Summary. The paper establishes a uniqueness result for the inverse problem of recovering an inhomogeneous Signorini obstacle. It claims that both the shape of the obstacle and the obstacle function itself are uniquely determined from solution measurements on an arbitrary open subset of the boundary. The result is stated for both the scalar Signorini problem and its vectorial counterpart in linear elasticity.

Significance. If the uniqueness argument holds, the result would strengthen the theory of inverse problems for variational inequalities by showing that partial boundary data suffice to recover both geometric and functional aspects of the obstacle without additional assumptions on regularity or geometry. The extension from the homogeneous to the inhomogeneous case and from scalar to elasticity settings is a positive contribution, provided the technical obstacles around the free boundary are fully resolved.

major comments (1)
  1. [Sections 3–4] The central uniqueness claim requires unique continuation for the difference of two solutions across the unknown contact set, where the solution coincides with the obstacle and the free boundary has at most C^{1,α} regularity. Standard Carleman estimates or analyticity arguments for elliptic equations do not apply directly in this setting; the manuscript must specify (in the uniqueness proof, presumably Sections 3–4) how the inhomogeneous term and the variational inequality are controlled to obtain the continuation property from an arbitrary open boundary arc.
minor comments (1)
  1. [Abstract and Theorem 1.1] The abstract states the result for 'an arbitrary open subset' but does not clarify whether the subset must be connected or satisfy any geometric condition relative to the free boundary; this should be made explicit in the statement of the main theorem.

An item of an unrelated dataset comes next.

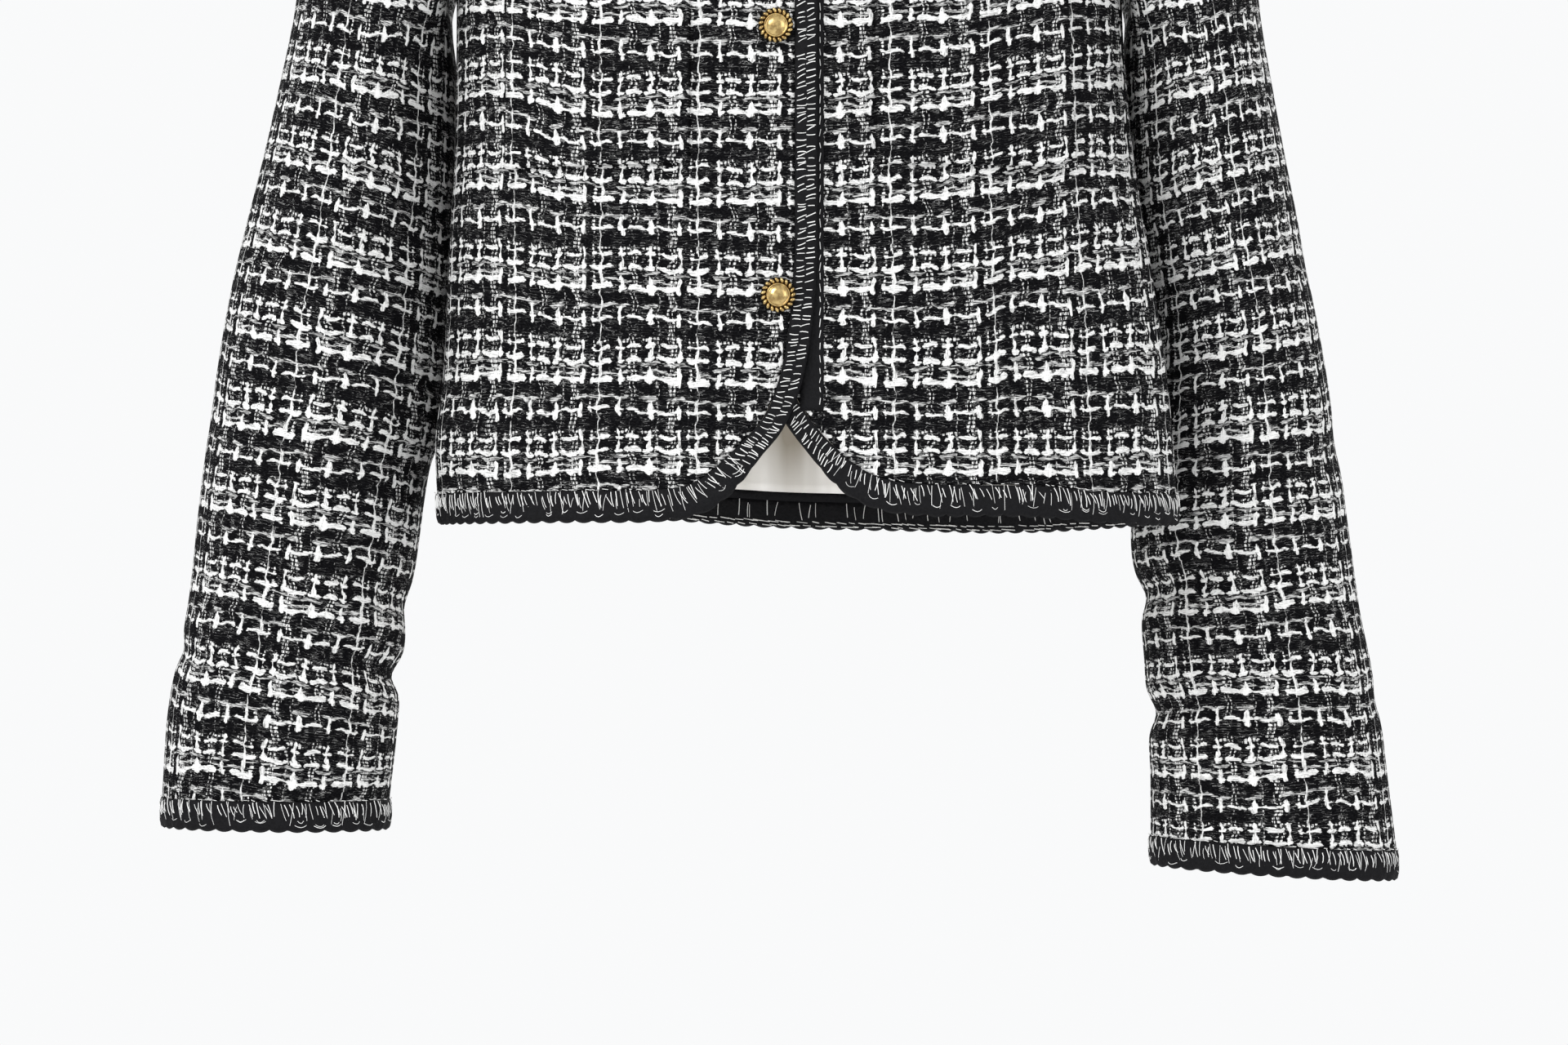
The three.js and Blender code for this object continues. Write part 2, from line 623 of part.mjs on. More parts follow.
function cuffEdging({ grid, normals }, side) {
  const last = grid.length - 1;
  const above = sleeveAxis(side, sleeveTable[side].at(-3).up);
  const path = edgePath(grid[last], normals[last], true, () => hemBand.step, () => above);
  if (path.length % 2) path.pop();
  return bandGeometry(path, () => hemBand, true);
}

// A patch pocket lies on its front panel, one seam gap out.
function pocketGeometry(side) {
  const levels = evenly(pocket.rows, pocket.bottom, pocket.top);
  const turns = evenly(pocket.columns, pocket.nearTurn, pocket.farTurn);
  const grid = levels.map((level) => turns.map((turn) => bodyPoint("front", side, turn, level)));
  const normals = gridNormals(grid, false);
  faceAway(grid, normals, inside);
  return wallGeometry(moved(grid, normals, pocketGap + wall), moved(grid, normals, pocketGap), false);
}

// The back's satin lining hangs just inside the tweed, with a little fullness.
function liningGeometry() {
  const levels = evenly(lining.rows, hemRow + lining.rise, lining.top);
  const places = evenly(lining.columns, -1, 1);
  const sideOf = (across) => (across < 0 ? "right" : "left");
  const reach = (level) => Math.min(lining.turn, degrees(body.reach(level)) - lining.short);
  const grid = levels.map((level) =>
    places.map((across) => bodyPoint("back", sideOf(across), Math.abs(across) * reach(level), level)),
  );
  const normals = gridNormals(grid, false);
  faceAway(grid, normals, inside);
  const fold = (c) => lining.ripple * Math.sin((Math.PI * lining.ripples * c) / (lining.columns - 1)) ** 2;
  const outer = grid.map((row, r) =>
    row.map((point, c) => point.clone().addScaledVector(normals[r][c], -lining.clear - fold(c))),
  );
  return wallGeometry(outer, moved(outer, normals, -lining.wall), false);
}

// A shank button: a dome inside a raised rope ring, turned about its own axis.
function buttonGeometry() {
  const { radius, rise } = button;
  const profile = [
    { out: 0, up: -button.back + seamGap },
    { out: 2.4, up: -button.back + seamGap },
    { out: 2.4, up: 0 },
    { out: radius - 0.8, up: 0.2 },
    { out: radius, up: 1.1 },
    { out: radius - 1.2, up: 2.2 },
    { out: radius - 3.1, up: 1.5 },
    { out: radius - 3.8, up: 2.5 },
    { out: 2.6, up: rise },
    { out: 0, up: rise + 0.2 },
  ];
  const outline = profile.map(({ out, up }) => new THREE.Vector2(out, up));
  const lathe = new THREE.LatheGeometry(outline, button.sides);
  lathe.rotateX(Math.PI); // its dome faces forward
  return lathe;
}

const colours = { tweed: 0x8c8c8e, edging: 0x121214, lining: 0xe9e2d6, button: 0xc9a254 };
const finish = {
  tweed: new THREE.MeshStandardMaterial({ color: colours.tweed, roughness: 0.95 }),
  edging: new THREE.MeshStandardMaterial({ color: colours.edging, roughness: 0.8 }),
  lining: new THREE.MeshStandardMaterial({ color: colours.lining, roughness: 0.4 }),
  button: new THREE.MeshStandardMaterial({ color: colours.button, roughness: 0.3, metalness: 1 }),
};

const jacket = new THREE.Group();

function add(name, geometry, material) {
  const mesh = new THREE.Mesh(geometry, material);
  mesh.name = name;
  jacket.add(mesh);
  return mesh;
}

for (const side of ["right", "left"]) {
  const front = fronts[side];
  const arm = sleeve(side);
  const frontInner = moved(front.grid, front.normals, -wall);
  const armInner = moved(arm.grid, arm.normals, -wall);
  add(`front_${side}`, wallGeometry(front.grid, frontInner, false), finish.tweed);
  add(`sleeve_${side}`, wallGeometry(arm.grid, armInner, true), finish.tweed);
  add(`pocket_${side}`, pocketGeometry(side), finish.tweed);
  add(`edging_front_${side}`, frontEdging(side), finish.edging);
  add(`edging_cuff_${side}`, cuffEdging(arm, side), finish.edging);
}
add("back", wallGeometry(back.grid, moved(back.grid, back.normals, -wall), false), finish.tweed);
add("edging_back_hem", backHemEdging(), finish.edging);
add("edging_back_neck", backNeckEdging(), finish.edging);
add("lining_back", liningGeometry(), finish.lining);
button.levels.forEach((level, i) => {
  const seat = bodyPoint("front", "right", 0, level);
  const mesh = add(`button_${i + 1}`, buttonGeometry(), finish.button);
  mesh.position.set(0, seat.y - button.back, seat.z);
});

export default jacket;
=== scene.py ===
# Looks of the cropped tweed jacket: cloth panels rebuilt on the frame's form, crocheted edging,
# gilt buttons, satin lining, studio light. Shapes are worked out in millimetres.
import random
from functools import partial
from math import asin, atan2, copysign, cos, exp, hypot, pi, radians, sin, tau

import bmesh
import bpy
from mathutils import Matrix, Vector


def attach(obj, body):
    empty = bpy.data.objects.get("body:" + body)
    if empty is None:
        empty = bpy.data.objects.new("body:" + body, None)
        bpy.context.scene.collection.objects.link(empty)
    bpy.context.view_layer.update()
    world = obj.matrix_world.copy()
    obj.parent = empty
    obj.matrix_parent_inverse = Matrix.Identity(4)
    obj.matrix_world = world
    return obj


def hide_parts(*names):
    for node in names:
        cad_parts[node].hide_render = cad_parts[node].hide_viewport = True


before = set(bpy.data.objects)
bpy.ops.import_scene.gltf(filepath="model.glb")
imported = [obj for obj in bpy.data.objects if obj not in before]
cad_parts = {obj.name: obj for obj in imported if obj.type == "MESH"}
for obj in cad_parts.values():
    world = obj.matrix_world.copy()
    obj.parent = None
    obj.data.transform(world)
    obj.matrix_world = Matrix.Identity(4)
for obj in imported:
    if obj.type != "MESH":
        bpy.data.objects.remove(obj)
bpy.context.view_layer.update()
scene = bpy.context.scene
random.seed(7)


def linked(name, data):
    made = bpy.data.objects.new(name, data)
    scene.collection.objects.link(made)
    return made


# camera: level, straight on to the front
view = {"lens": 119.4, "place": (0.0023, -2.6133, -0.470)}
camera = linked("camera", bpy.data.cameras.new("camera"))
camera.data.lens = view["lens"]
camera.data.sensor_width = 36
camera.data.dof.use_dof = False
camera.location = view["place"]
camera.rotation_euler = (pi / 2, 0, 0)
scene.camera = camera
scene.view_settings.view_transform = "Standard"
print("camera set")


def mix(a, b, t):
    return a + (b - a) * t


def clamp(x, low=0.0, high=1.0):
    return min(max(x, low), high)


def smooth(low, high, x):
    t = clamp((x - low) / (high - low))
    return t * t * (3 - 2 * t)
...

Axiom & Free-Parameter Ledger

0 free parameters · 1 axioms · 0 invented entities

The claim rests on standard well-posedness of the Signorini variational inequality and unique continuation properties for the underlying PDE, without introducing new free parameters or entities.

axioms (1)
  • domain assumption The Signorini problem admits a unique solution in the appropriate Sobolev space for given obstacle data.
    Invoked implicitly to set up the forward map from obstacle to boundary measurements.